**Given request**.
Repeat the whole listing exactly as written.

**Dataset excerpt**.
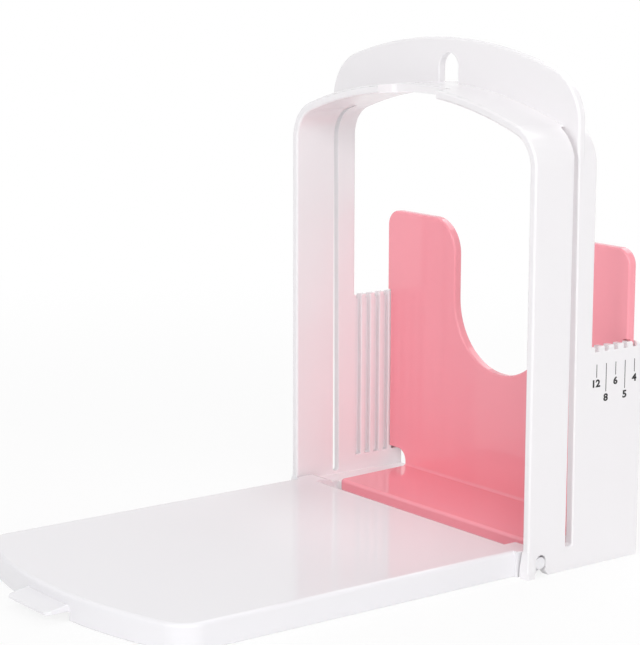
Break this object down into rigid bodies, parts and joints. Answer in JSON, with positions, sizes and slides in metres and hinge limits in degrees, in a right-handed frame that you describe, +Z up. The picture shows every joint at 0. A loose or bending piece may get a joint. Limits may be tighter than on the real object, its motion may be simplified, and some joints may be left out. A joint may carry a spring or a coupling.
{
  "type": "bread slicer guide",
  "caption": "Countertop bread slicing guide: an arched frame with knife slits, a fold-down loaf board and a lift-out upright stop that sets the slice thickness.",
  "frame": {"origin": "on the table, under the middle of the whole footprint with the board laid open", "axes": "+X across the frame, towards the wall that carries the slice counts; +Y from the board towards the guide; +Z up"},
  "size_m": [0.1508, 0.2298, 0.198],
  "materials": {
    "frame_white": "glossy injection-moulded white",
    "board_white": "glossy injection-moulded white",
    "guide_pink": "glossy injection-moulded salmon pink"
  },
  "bodies": {
    "frame": {"arch_frame": "frame_white"},
    "board": {"folding_board": "board_white"},
    "guide": {"bread_guide": "guide_pink"}
  },
  "joints": [
    {"name": "board_fold", "type": "hinge", "parent": "frame", "child": "board", "pos_m": [0, 0.0639, 0.005], "axis": [-1, 0, 0], "range_deg": [0, 90]},
    {"name": "guide_lift", "type": "slide", "parent": "frame", "child": "guide", "axis": [0, 0, 1], "range_m": [0, 0.075]}
  ]
}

**Output**.
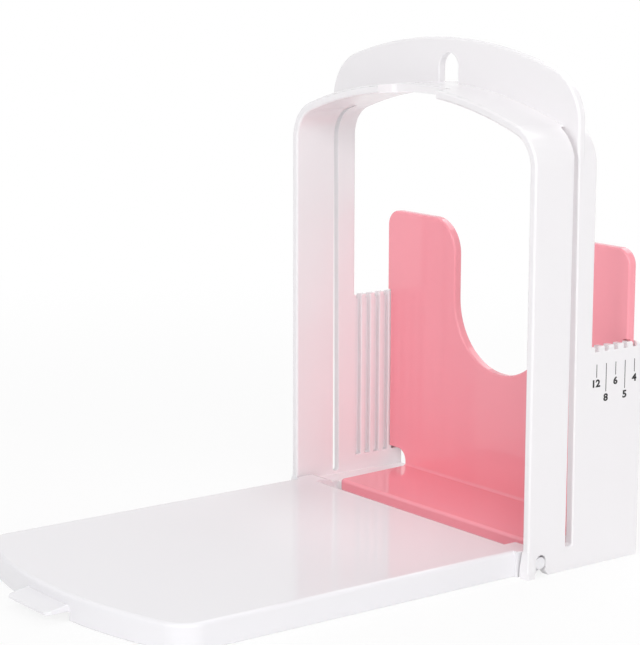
Break this object down into rigid bodies, parts and joints. Answer in JSON, with positions, sizes and slides in metres and hinge limits in degrees, in a right-handed frame that you describe, +Z up. The picture shows every joint at 0. A loose or bending piece may get a joint. Limits may be tighter than on the real object, its motion may be simplified, and some joints may be left out. A joint may carry a spring or a coupling.
{
  "type": "bread slicer guide",
  "caption": "Countertop bread slicing guide: an arched frame with knife slits, a fold-down loaf board and a lift-out upright stop that sets the slice thickness.",
  "frame": {"origin": "on the table, under the middle of the whole footprint with the board laid open", "axes": "+X across the frame, towards the wall that carries the slice counts; +Y from the board towards the guide; +Z up"},
  "size_m": [0.1508, 0.2298, 0.198],
  "materials": {
    "frame_white": "glossy injection-moulded white",
    "board_white": "glossy injection-moulded white",
    "guide_pink": "glossy injection-moulded salmon pink"
  },
  "bodies": {
    "frame": {"arch_frame": "frame_white"},
    "board": {"folding_board": "board_white"},
    "guide": {"bread_guide": "guide_pink"}
  },
  "joints": [
    {"name": "board_fold", "type": "hinge", "parent": "frame", "child": "board", "pos_m": [0, 0.0639, 0.005], "axis": [-1, 0, 0], "range_deg": [0, 90]},
    {"name": "guide_lift", "type": "slide", "parent": "frame", "child": "guide", "axis": [0, 0, 1], "range_m": [0, 0.075]}
  ]
}